** Start of PROVIDED MATERIAL **
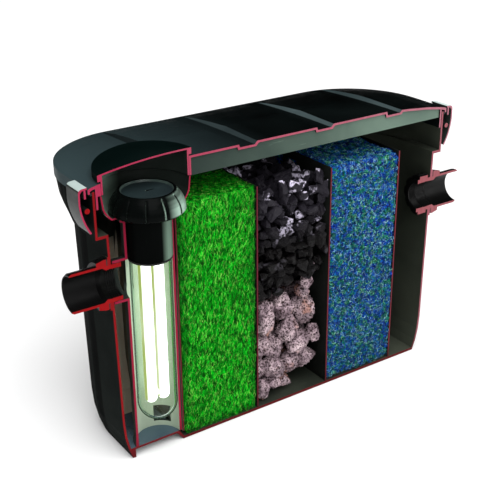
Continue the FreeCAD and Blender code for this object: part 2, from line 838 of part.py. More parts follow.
def make_lamp_sleeve():
    radius = dim("sleeve_radius")
    return round_body("lamp_sleeve", [
        (dim("quartz_radius") + 0.1, dim("sleeve_bottom")),
        (radius - 0.8, dim("sleeve_bottom")),
        (radius, dim("sleeve_bottom") + 1.0),
        (radius, dim("cap_bottom")),
        (dim("quartz_radius") + 0.1, dim("cap_bottom")),
    ], lamp_x)


def make_lamp_seal():
    radius = dim("sleeve_radius")
    low = dim("cap_bottom") - 3.6
    return round_body("lamp_seal", [
        (radius, low),
        (radius + 1.5, low + 0.6),
        (radius + 1.5, low + 2.4),
        (radius, low + 3.0),
    ], lamp_x)


def make_quartz_sleeve():
    """Clear tube with a domed lower end."""
    outer = dim("quartz_radius")
    inner = outer - dim("quartz_wall")
    low = dim("quartz_bottom")
    top = dim("quartz_top")
    return round_body("quartz_sleeve", [
        (0.0, low, outer, ANTICLOCKWISE),
        (outer, low + outer),
        (outer, top),
        (inner, top),
        (inner, low + outer, inner, CLOCKWISE),
        (0.0, low + dim("quartz_wall")),
    ], lamp_x)


def make_quartz_seal():
    outer = dim("quartz_radius")
    return round_body("quartz_seal", [
        (outer, dim("sleeve_bottom") - 2.2),
        (outer + 1.1, dim("sleeve_bottom") - 1.6),
        (outer + 1.1, dim("sleeve_bottom")),
        (outer, dim("sleeve_bottom")),
    ], lamp_x)


def make_lamp_socket():
    low = dim("socket_bottom")
    radius = dim("socket_radius")
    return round_body("lamp_socket", [
        (0.0, low),
        (radius - 2.0, low),
        (radius, low + 3.0),
        (radius, dim("cap_bottom")),
        (0.0, dim("cap_bottom")),
    ], lamp_x)


def make_uv_lamp():
    """Two glass tubes with round lower ends, joined by a short bridge."""
    body = new_body("uv_lamp")
    radius = dim("lamp_tube_radius")
    shift = dim("lamp_tube_pitch") / 2
    low = dim("lamp_bottom")
    for side in (-1, 1):
        tube = new_sketch(body, f"tube{side + 1}", HORIZONTAL, (0, 0, low))
        draw_circle(tube, (side * shift, 0), radius)
        pad(body, tube, dim("lamp_base_bottom") - low)
        if side < 0:
            bridge = new_sketch(body, "bridge", UPRIGHT_DEEP, (0, 0, -shift))
            draw_circle(bridge, (0, low + 9.5), 3.0)
            pad(body, bridge, 2 * shift)
    round_edges(body, radius - 0.6, lambda middle, edge: abs(middle.z - low.value) < 0.1)
    bind(body, "Placement.Base.x", lamp_x)
    return body


# half length, half depth and corner of the lamp's base
LAMP_BASE_PLAN = (15.4, 9.0, 8.0)


def make_uv_lamp_base():
    body = new_body("uv_lamp_base")
    plate = new_sketch(body, "base_plan", HORIZONTAL, (0, 0, dim("lamp_base_bottom")))
    draw_plan(plate, *LAMP_BASE_PLAN)
    pad(body, plate, dim("socket_bottom") - dim("lamp_base_bottom"))
    bind(body, "Placement.Base.x", lamp_x)
    return body


# ---------------------------------------------------------------- chambers

WINDOWS = 4
FIRST_WINDOW = 8.0
WINDOW_PITCH = 27.0
WINDOW_WIDE = 21.0
WINDOW_HIGH = 14.0


def chamber_outline(low, top, gap):
    """Half section of what fits inside the box, from the middle plane back: (depth, height)."""
    half_deep = dim("body_half_deep") - wall - gap
    outline = [(0.0, low)]
    if low.value < foot_rise.value:
        outline += [
            (half_deep - dim("body_draft") - dim("foot_inset"), low),
            (half_deep - dim("body_draft"), foot_rise),
        ]
    else:
        outline += [(half_deep - dim("body_draft"), low)]
    return outline + [(half_deep, top), (0.0, top)]


def make_partition(name, west, top, window_low, gap=0.4, platform_top=None, windows_from=0):
    """Upright plate across the box with a row of flow windows, cut to fit over the lamp's platform."""
    body = new_body(name)
    board = new_sketch(body, f"{name}_plate", UPRIGHT_DEEP, (0, 0, west))
    base = dim("floor") + 0.4
    corners = chamber_outline(base, top, gap)
    if platform_top is not None:
        step = dim("recess_half_deep") + wall + 0.4
        corners = [(0.0, platform_top), (step, platform_top), (step, base)] + corners[1:]
    draw_outline(board, corners)
    pad(body, board, dim("partition_thick"))
    windows = new_sketch(body, f"{name}_windows", UPRIGHT_DEEP, (0, 0, west))
    for number in range(windows_from, WINDOWS):
        near = FIRST_WINDOW + number * WINDOW_PITCH
        draw_box(windows, near, near + WINDOW_WIDE, window_low, window_low + WINDOW_HIGH)
    pocket(body, windows, dim("partition_thick") + 1, flip=True)
    return body


def make_fill(name, west, east, low, top, edge_round=None):
    """A mat or a heap of loose media, as the plain block of space that it fills."""
    body = new_body(name)
    section = new_sketch(body, f"{name}_section", UPRIGHT_DEEP, (0, 0, west))
    draw_outline(section, chamber_outline(low, top, dim("fill_gap")))
    pad(body, section, east - west)
    if edge_round is not None:
        round_edges(body, edge_round, lambda middle, edge: abs(middle.z - top.value) < 0.1 and middle.y > 1
                    and abs(middle.x - east.value) < 0.1)
    return body


# ---------------------------------------------------------------- ports

def turned_port_piece(name, side, outline):
    """Piece turned about a port's axis; the outline is (distance from the middle of the box, radius)."""
    body = new_body(name)
    sketch = new_sketch(body, f"{name}_section", UPRIGHT_LONG)
    points = [(side * c[0],) + tuple(c[1:]) for c in outline]
    draw_outline(sketch, points)
    turn(body, sketch, axis="H_Axis")
    cut_away(body)
    bind(body, "Placement.Base.z", port_z)
    return body


THREAD_TURNS = 5
THREAD_PITCH = 2.2
THREAD_DEEP = 0.7
FLANGE_THICK = 10.8


def make_hose_tail(name, side, spigot_end):
    """Smooth hose tail, flange and spigot in one piece, with a thread inside the spigot."""
    bore = dim("spigot_bore")
    face = dim("boss_face") + dim("gasket_thick")
    thread = []
    for number in range(THREAD_TURNS):
        at = spigot_end + 1.5 + number * THREAD_PITCH
        thread += [(at, bore), (at + THREAD_PITCH / 2, bore + THREAD_DEEP)]
    return turned_port_piece(name, side, [
        (spigot_end, dim("spigot_radius")),
        (spigot_end, bore),
    ] + thread + [
        (face + 1.0, bore),
        (face + 4.5, dim("tail_bore")),
        (dim("tail_end"), dim("tail_bore")),
        (dim("tail_end"), dim("tail_radius") - 1.6),
        (dim("tail_end") - 2.4, dim("tail_radius")),
        (face + FLANGE_THICK, dim("tail_radius")),
        (face + FLANGE_THICK, dim("flange_radius") - 2.0),
        (face + 3.0, dim("flange_radius")),
        (face, dim("flange_radius")),
        (face, dim("spigot_radius")),
    ])


def make_ring(name, side, inner_face, outer_face, bore, radius):
    return turned_port_piece(name, side, [
        (inner_face, bore),
        (outer_face, bore),
        (outer_face, radius),
        (inner_face, radius),
    ])


NUT_NOTCHES = 10


def make_outlet_lock_nut():
    body = new_body("outlet_lock_nut")
    start = dim("nut_start")
    thick = dim("nut_thick")
    ring = new_sketch(body, "nut_ring", UPRIGHT_DEEP, (0, 0, start))
    draw_circle(ring, (0, 0), dim("nut_radius"))
    pad(body, ring, thick)
    bore = new_sketch(body, "nut_bore", UPRIGHT_DEEP, (0, 0, start))
    draw_circle(bore, (0, 0), dim("spigot_radius"))
    pocket(body, bore, thick, flip=True)
    notch = new_sketch(body, "nut_notch", UPRIGHT_DEEP, (0, 0, start))
    draw_circle(notch, (0, dim("nut_notch_at")), dim("nut_notch_radius"))
    cut = pocket(body, notch, thick, flip=True)
    pattern = body.newObject("PartDesign::PolarPattern", "nut_notches")
    pattern.Originals = [cut]
    pattern.Axis = (notch, ["N_Axis"])
    pattern.Angle = 360
    pattern.Occurrences = NUT_NOTCHES
    checked(body, pattern, added=False)
    cut_away(body)
    bind(body, "Placement.Base.z", port_z)
    return body


# ---------------------------------------------------------------- latches

# radius of a clip's bowed back
CLIP_BOW = 70.0


def make_latch(name, side):
    """End clip: a bowed shell with an inward top, a stiffening leg and a cheek that turns on the pin."""
    body = new_body(name)
    px = dim("pivot_x")
    pz = dim("pivot_z")
    thick = dim("latch_wall")
    bend = ANTICLOCKWISE if side > 0 else CLOCKWISE
    back = -bend
    shell = [
        (px - 1.2, pz + 23.4),
        (px + 4.6, pz + 23.0, 4.2, back),
        (px + 8.0, pz + 19.0),
        (px + 8.3, pz + 8.0, CLIP_BOW, back),
        (px - 1.6, pz - 23.9),
        (px - 3.0, pz - 22.9, CLIP_BOW - thick, bend),
        (px + 8.3 - thick, pz + 8.0),
        (px + 8.0 - thick, pz + 18.2),
        (px + 4.2, pz + 21.0),
        (px + 2.3, pz + 21.2),
        (px + 2.3, pz + 12.5),
        (px + 0.3, pz + 12.5),
        (px + 0.3, pz + 21.4),
        (px - 1.2, pz + 21.4),
    ]
    section = new_sketch(body, f"{name}_shell", UPRIGHT_LONG)
    draw_outline(section, [(side * c[0],) + tuple(c[1:]) for c in shell])
    pad(body, section, 2 * dim("latch_half_wide"), both_ways=True)
    cheek = [
        (px + 0.3, pz + 12.5),
        (px + 0.3, pz + 21.0),
        (px + 5.0, pz + 21.0),
        (px + 7.0, pz + 18.0),
        (px + 7.2, pz + 8.0, CLIP_BOW - 1.0, back),
        (px - 1.9, pz - 22.2),
        (px - 2.4, pz - 10.0),
        (px - 3.6, pz - 4.0),
        (px - 3.6, pz + 4.0),
    ]
    for place, number in ((-1, 0), (1, 1)):
        start = dim("latch_half_wide") if place > 0 else dim("cheek_thick") - dim("latch_half_wide")
        plate = new_sketch(body, f"{name}_cheek{number}", UPRIGHT_LONG, (0, 0, -start))
        draw_outline(plate, [(side * c[0],) + tuple(c[1:]) for c in cheek])
        pad(body, plate, dim("cheek_thick"))
    bore = new_sketch(body, f"{name}_bore", UPRIGHT_LONG)
    draw_circle(bore, (side * px, pz), dim("pin_radius") + dim("pin_play"))
    pocket(body, bore, 2 * dim("latch_half_wide") + 2, both_ways=True)
    cut_away(body)
    return body


def make_latch_pin(name, side):
    body = new_body(name)
    circle = new_sketch(body, f"{name}_circle", UPRIGHT_LONG)
    draw_circle(circle, (side * dim("pivot_x"), dim("pivot_z")), dim("pin_radius"))
    pad(body, circle, dim("ear_end") + 0.8, flip=True)
    round_edges(body, as_size(0.6), lambda middle, edge: middle.y > 5)
    return body


# ---------------------------------------------------------------- the assembly

pitch = dim("partition_pitch")
first = dim("partition_first")
partition_top = dim("partition_top")
side_gap = dim("side_gap")
fill_low = dim("floor") + 2 * side_gap
port_face = dim("boss_face")
gasket_face = port_face + dim("gasket_thick")
spigot = dim("spigot_radius")


def chamber_west(number):
    return first + pitch * number + dim("partition_thick") + side_gap


def chamber_east(number):
    return first + pitch * (number + 1) - side_gap


NODES = [
    make_housing(),
    make_lid(),
    make_lid_seal(),
    make_lamp_cover(),
    make_lamp_cover_seal(),
    make_lamp_bowl(),
    make_bowl_seal(),
    make_lamp_tube(),
    make_lamp_cap(),
    make_lamp_sleeve(),
    make_lamp_seal(),
    make_quartz_sleeve(),
    make_quartz_seal(),
    make_lamp_socket(),
    make_uv_lamp(),
    make_uv_lamp_base(),
    make_partition("lamp_partition", first, dim("tube_top") - 5.6, dim("lamp_windows"),
                   platform_top=dim("lamp_floor"), windows_from=1),
    make_partition("mat_partition", first + pitch, partition_top, dim("low_windows")),
    make_partition("stone_partition", first + pitch * 2, partition_top, dim("high_windows"), windows_from=2),
    make_partition("outlet_partition", first + pitch * 3, partition_top, dim("low_windows"), gap=7.0),
    make_fill("green_mat", chamber_west(0), chamber_east(0), fill_low, partition_top),
    make_fill("blue_mat", chamber_west(2), chamber_east(2), fill_low, partition_top,
              edge_round=dim("mat_edge_round")),
    make_fill("stone_bed", chamber_west(1), chamber_east(1), fill_low, dim("stones_top")),
    make_fill("carbon_bed", chamber_west(1), chamber_east(1), dim("stones_top") + side_gap, partition_top),
    make_hose_tail("inlet_hose_tail", -1, dim("inlet_spigot_end")),
    make_ring("inlet_gasket", -1, port_face, gasket_face, spigot, dim("gasket_radius")),
    make_ring("inlet_seal", -1, dim("inlet_seal_start"), dim("inlet_seal_end"), spigot,
              spigot + dim("inlet_seal_thick")),
    make_hose_tail("outlet_hose_tail", 1, dim("outlet_spigot_end")),
    make_ring("outlet_gasket", 1, port_face, gasket_face, spigot, dim("gasket_radius")),
    make_outlet_lock_nut(),
    make_latch("left_latch", -1),
    make_latch("right_latch", 1),
    make_latch_pin("left_latch_pin", -1),
    make_latch_pin("right_latch_pin", 1),
]


def stop_on_faults():
    for thing in doc.Objects:
        if "Invalid" in thing.State or "Error" in thing.State:
            raise RuntimeError(f"{thing.Label} failed: {thing.State}")
    for node in NODES:
        if node.Shape.isNull() or not node.Shape.isValid():
            raise RuntimeError(f"{node.Label} has no valid shape")


doc.recompute()
stop_on_faults()
os.makedirs("parts", exist_ok=True)
for node in NODES:
    node.Shape.exportStep(f"parts/{node.Label}.step")
    print(node.Label, len(node.Shape.Solids), round(node.Shape.Volume / 1000, 2))
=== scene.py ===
"""Looks of the pond filter: finishes for the cut-away casings, and detailed mats, stones and carbon.

Metres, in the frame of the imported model: X along the box from the inlet end, Y back from the cut plane, Z up.
"""
import itertools
import json
import math

import bmesh
import bpy
import numpy as np
from mathutils import Matrix, Vector, noise


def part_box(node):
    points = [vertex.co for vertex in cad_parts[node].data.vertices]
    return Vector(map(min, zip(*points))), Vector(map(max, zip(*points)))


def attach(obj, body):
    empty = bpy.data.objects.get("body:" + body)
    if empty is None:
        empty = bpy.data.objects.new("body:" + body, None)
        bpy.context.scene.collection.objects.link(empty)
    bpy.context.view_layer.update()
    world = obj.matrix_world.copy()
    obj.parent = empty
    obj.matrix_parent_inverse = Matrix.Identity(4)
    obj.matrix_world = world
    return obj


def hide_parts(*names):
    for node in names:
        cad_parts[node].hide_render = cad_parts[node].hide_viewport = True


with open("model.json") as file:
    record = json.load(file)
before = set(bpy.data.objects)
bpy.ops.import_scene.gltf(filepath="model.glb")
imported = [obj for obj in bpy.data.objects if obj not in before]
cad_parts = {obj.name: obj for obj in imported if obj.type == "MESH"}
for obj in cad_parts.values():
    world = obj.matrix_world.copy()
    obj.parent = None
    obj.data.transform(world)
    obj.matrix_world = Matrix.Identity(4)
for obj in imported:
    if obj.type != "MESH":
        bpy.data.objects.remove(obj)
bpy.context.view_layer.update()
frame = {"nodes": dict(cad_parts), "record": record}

MM = 0.001
nodes = frame["nodes"]
scene = bpy.context.scene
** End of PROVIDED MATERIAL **
◆ **PROMPT**: Copy out exactly the lines from the one containing "doc.recompute()" to the one containing "import math", both ends inclusive.

◆ **EXERCISE RESPONSE**:
doc.recompute()
stop_on_faults()
os.makedirs("parts", exist_ok=True)
for node in NODES:
    node.Shape.exportStep(f"parts/{node.Label}.step")
    print(node.Label, len(node.Shape.Solids), round(node.Shape.Volume / 1000, 2))
=== scene.py ===
"""Looks of the pond filter: finishes for the cut-away casings, and detailed mats, stones and carbon.

Metres, in the frame of the imported model: X along the box from the inlet end, Y back from the cut plane, Z up.
"""
import itertools
import json
import math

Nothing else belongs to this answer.